The Texas A&M researchers turned this logic on its head.

Instead of looking for a single subtle bump, they proposed that when dark matter interacts with a nucleus, it could produce multiple particles in the aftermath—such as an electron-positron pair, a muon-antimuon pair, or even high-energy photons. This phenomenon, called dark matter internal pair production, allows the dark matter’s energy to be distributed among these newly created particles, while the nucleus remains virtually still. It’s a clever workaround for the energy mismatch that has long stymied past experiments.

According to Dutta and his team, these new particle pairs provide stronger, more distinct signals that can be detected more easily—and more confidently—than the elusive nuclear recoil alone.

Turning Neutrino Detectors Into Dark Matter Observatories

So where might this new detection method actually be used? The answer: in some of the world’s most advanced particle physics facilities.

Short-baseline neutrino experiments, such as those currently underway at Fermilab, are designed to study neutrinos—tiny, almost massless particles that barely interact with matter. But because these experiments produce large fluxes of particles via proton collisions, they’re also rich hunting grounds for energetic dark matter.

The researchers propose that dark matter particles generated during these collisions could interact with nuclei in the dense detector material, emitting visible particle pairs via internal pair production. These energetic signals would look very different from background neutrino interactions and could serve as unique identifiers for dark matter.
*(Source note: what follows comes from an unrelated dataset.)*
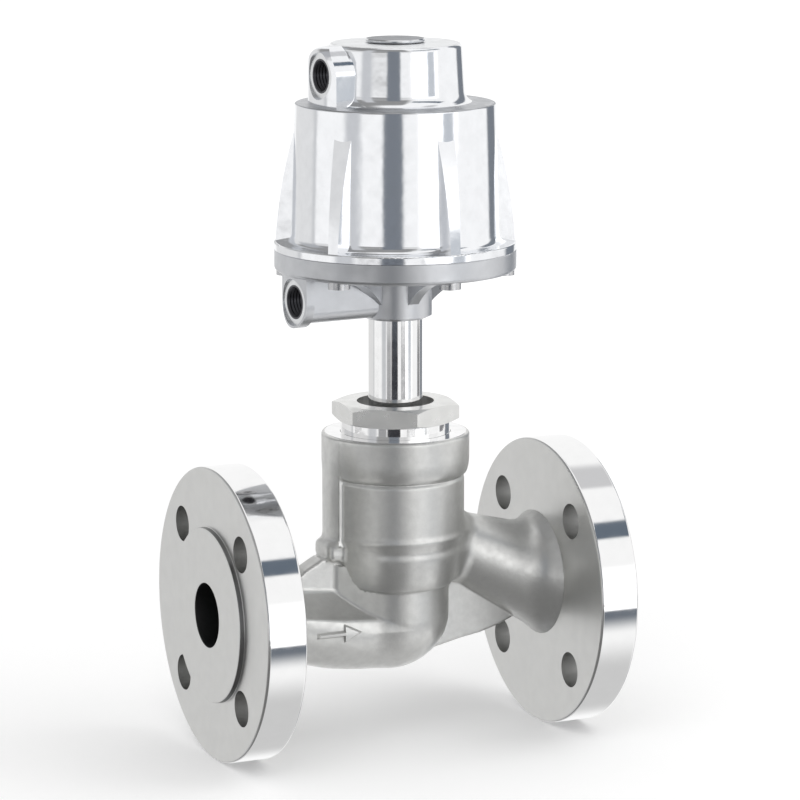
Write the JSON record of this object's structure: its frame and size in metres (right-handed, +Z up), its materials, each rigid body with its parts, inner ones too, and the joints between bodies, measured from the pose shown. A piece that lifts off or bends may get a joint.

In other words, detectors built to catch fleeting neutrinos might already be catching glimpses of dark matter—they just haven’t known what to look for. The team believes their method can sharpen that vision.

Seeing the Unseen with Virtual Light

Central to the team’s theory is the concept of a virtual photon—a fleeting quantum fluctuation that mediates the interaction between the dark matter particle and the visible particles it produces.

Unlike real photons (light particles we can see and measure), virtual photons exist only for a brief instant during particle collisions. But in that blink of existence, they can spawn lepton-antilepton pairs—such as electrons and positrons or muons and antimuons—that fly out with enough energy to be detected.

Capturing this moment is not easy. The virtual photon doesn’t leave a trace, but the particles it creates can. With careful analysis of these final particles’ energies, directions, and timing, physicists may be able to piece together the signature of the dark matter interaction that gave birth to them.

It’s a bit like hearing the splash and ripples of a stone thrown into a pond—even if you never saw the stone itself.

Lighting Up the Cosmic Dark

Perhaps most exciting is that the team’s proposal doesn’t stop at terrestrial experiments. They believe this method could be extended to search for galactic dark matter—particles that drift through the Milky Way and beyond, or that are produced in violent astrophysical events like blazars, active galaxies with jets of high-energy particles pointed at Earth.

In such high-energy environments, internal pair production could again occur, yielding telltale particles that might be detectable by next-generation neutrino and cosmic-ray observatories. Massive detectors like DUNE, Hyper-Kamiokande, JUNO, IceCube, and KM3NeT may all become platforms for this new kind of dark matter search.

By tuning their instruments to look for the right signals—muon pairs, photon bursts, or electron-positron cascades—researchers could, for the first time, directly observe the fingerprints of dark matter outside the Earth’s lab bench.

A New Chapter in a Long Search

The search for dark matter has been one of the most enduring quests in science. Since the 1930s, when astronomer Fritz Zwicky first noticed galaxies behaving as if they had hidden mass, physicists have been chasing a shadow. Over the years, dark matter has become one of the most vital pieces in the puzzle of the cosmos. It holds galaxies together, seeds the formation of structure in the universe, and likely shaped the very web of matter that stretches across billions of light-years.

But until we can detect it directly, it remains a mystery—a placeholder in equations, a ghost in the gravitational machine.

Dutta and his collaborators may have just brought us a step closer to making dark matter real—not just as an idea, but as a thing we can observe, study, and understand.

Their method doesn’t promise instant answers, but it promises a new kind of clarity, a fresh set of eyes on a problem that has outwitted generations of scientists. And in doing so, it reminds us that the universe, no matter how dark, is never truly silent—it’s just waiting for us to learn how to listen.

A Glimmer in the Dark

Albert Einstein once transformed our view of the cosmos with a simple idea: that space and time are not fixed, but flexible—capable of stretching, bending, even dancing in the presence of matter. Today, we may be on the edge of another such shift, one that could illuminate the darkest corners of the universe.

Dark matter has shaped the story of the cosmos from the beginning. Now, thanks to creative minds willing to think beyond traditional methods, we might finally turn the page and read that story in full.

As science continues its long journey through the void, searching for meaning in the cosmic silence, new ideas like this one remind us: the universe is full of light—even if we haven’t seen it yet.

More information: Bhaskar Dutta et al, Dark Matter Internal Pair Production: A Novel Direct Detection Mechanism, Physical Review Letters (2025). DOI: 10.1103/ry3x-dw48.